- [What this task involves]: The data below is to be returned in full and exactly.

- [Given material]:
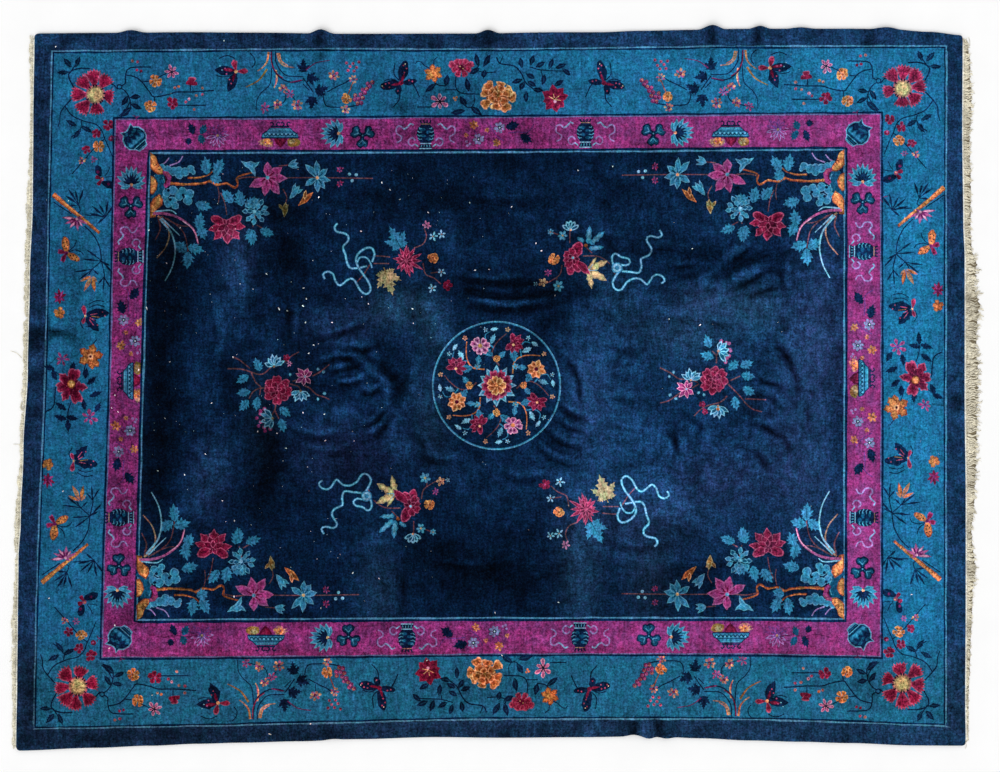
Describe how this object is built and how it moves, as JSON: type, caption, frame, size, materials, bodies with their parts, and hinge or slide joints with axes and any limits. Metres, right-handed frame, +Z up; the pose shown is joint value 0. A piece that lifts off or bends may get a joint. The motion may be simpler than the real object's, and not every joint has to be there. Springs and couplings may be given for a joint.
{
  "type": "chinese art deco rug",
  "caption": "Room-size hand-knotted carpet lying flat, with a thick wool pile in navy, teal and magenta and a short cotton fringe at each end.",
  "frame": {"origin": "centre of the whole rug's outline, on the floor under it", "axes": "+X along the long side, from one fringe to the other; +Y across the rug; +Z up, out of the pile"},
  "size_m": [3.73, 2.7764, 0.028],
  "materials": {
    "pile": "dense cut wool pile, matt with a soft sheen",
    "fringe": "undyed twisted cotton, matt"
  },
  "bodies": {
    "root": {"carpet": "pile", "fringe_left": "fringe", "fringe_right": "fringe"}
  },
  "joints": []
}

- [Exercise result]:
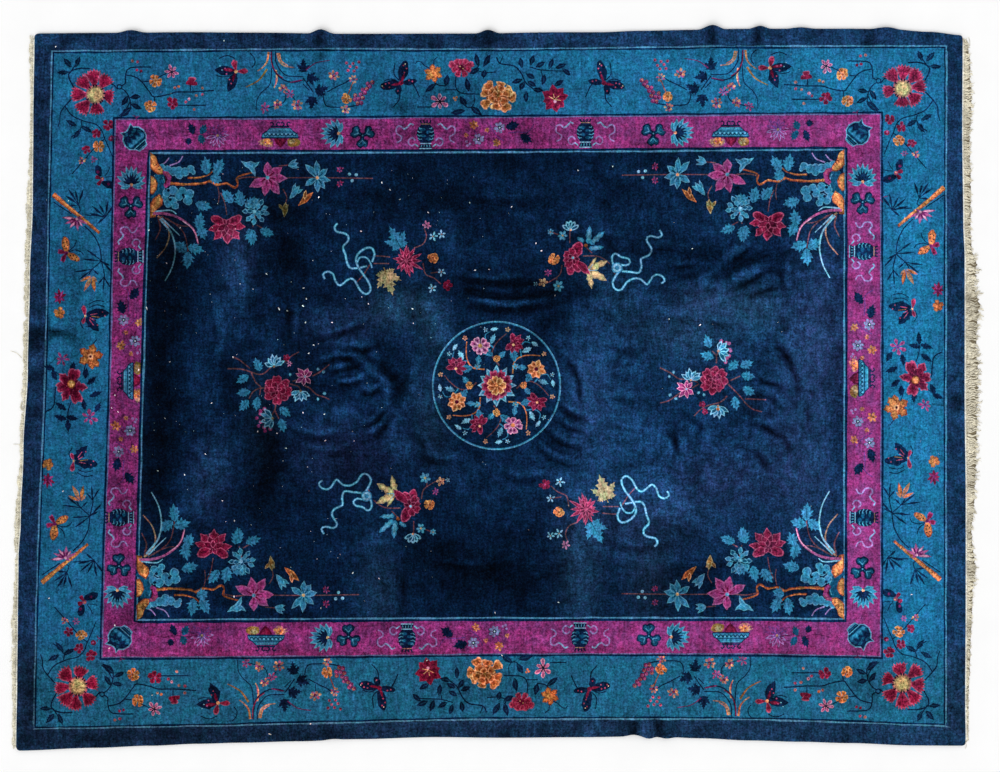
Describe how this object is built and how it moves, as JSON: type, caption, frame, size, materials, bodies with their parts, and hinge or slide joints with axes and any limits. Metres, right-handed frame, +Z up; the pose shown is joint value 0. A piece that lifts off or bends may get a joint. The motion may be simpler than the real object's, and not every joint has to be there. Springs and couplings may be given for a joint.
{
  "type": "chinese art deco rug",
  "caption": "Room-size hand-knotted carpet lying flat, with a thick wool pile in navy, teal and magenta and a short cotton fringe at each end.",
  "frame": {"origin": "centre of the whole rug's outline, on the floor under it", "axes": "+X along the long side, from one fringe to the other; +Y across the rug; +Z up, out of the pile"},
  "size_m": [3.73, 2.7764, 0.028],
  "materials": {
    "pile": "dense cut wool pile, matt with a soft sheen",
    "fringe": "undyed twisted cotton, matt"
  },
  "bodies": {
    "root": {"carpet": "pile", "fringe_left": "fringe", "fringe_right": "fringe"}
  },
  "joints": []
}